= George P. Oslin =

American journalist

George P. Oslin (1899 — October 24, 1996) was an American reporter, executive at Western Union and author on the history of telecommunication.

Oslin graduated from Mercer University and the Graduate School of Journalism at Columbia University. He was a reporter for the Newark Star-Ledger and the Newark Evening News. As a reporter, he covered the Lindbergh kidnapping and the Hindenburg disaster. He was public relations director for Western Union, where he invented the singing telegram in 1933. At Oslin's suggestion, the first singing telegram was delivered to singer Rudy Vallee on July 28, 1933, for his birthday.

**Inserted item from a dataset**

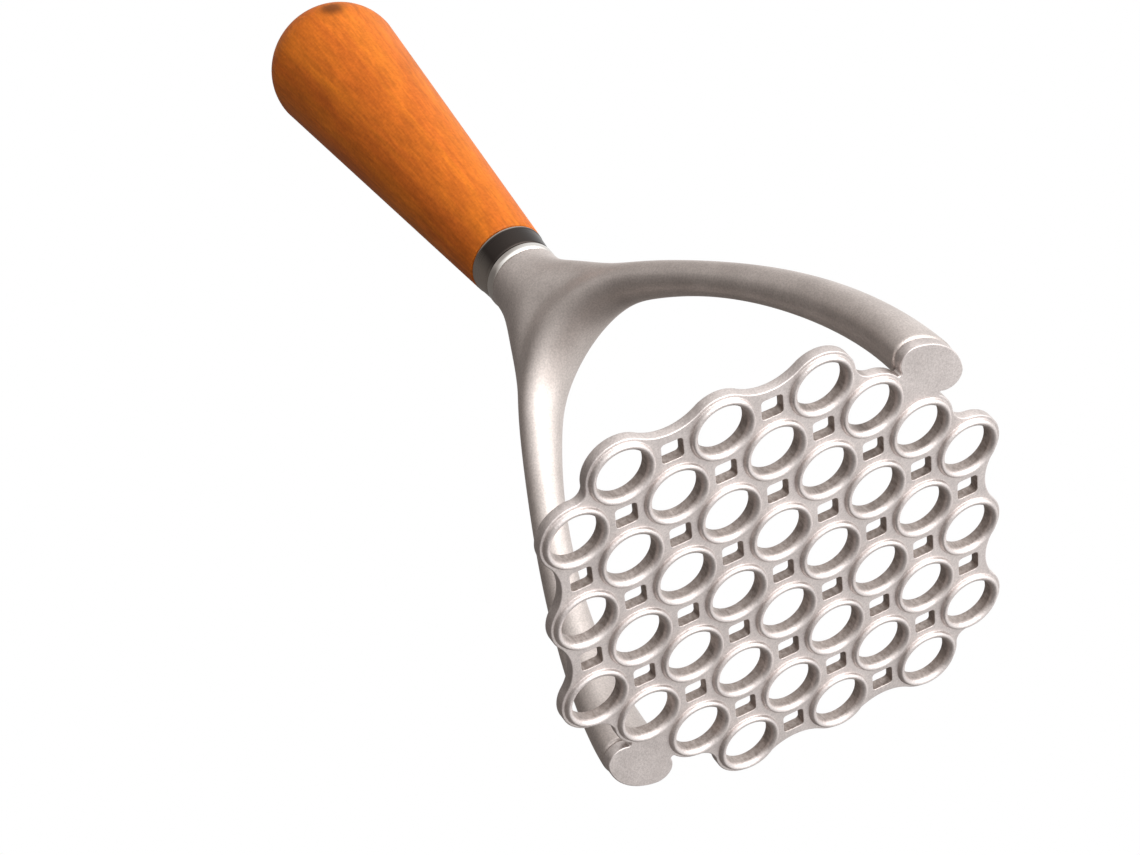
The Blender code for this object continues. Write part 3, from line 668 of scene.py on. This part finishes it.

Oslin created the singing telegram because he thought "that messages should be fun", but recalled that he "was angrily informed I was making a laughingstock of the company."
In his position at Western Union, he gathered the information that led him to write The Story of Telecommunications, (1992, reprinted 1999, ISBN 0-86554-659-2), which included the experiences of Thomas A. Edison, Ezra Cornell and other pioneers and was based on an extensive review of company documents, period newspapers, letters and diaries. He also wrote One Man's Century: From the Deep South to the Top of the Big Apple, (ISBN 0-86554-647-9) a memoir, published in December 1998.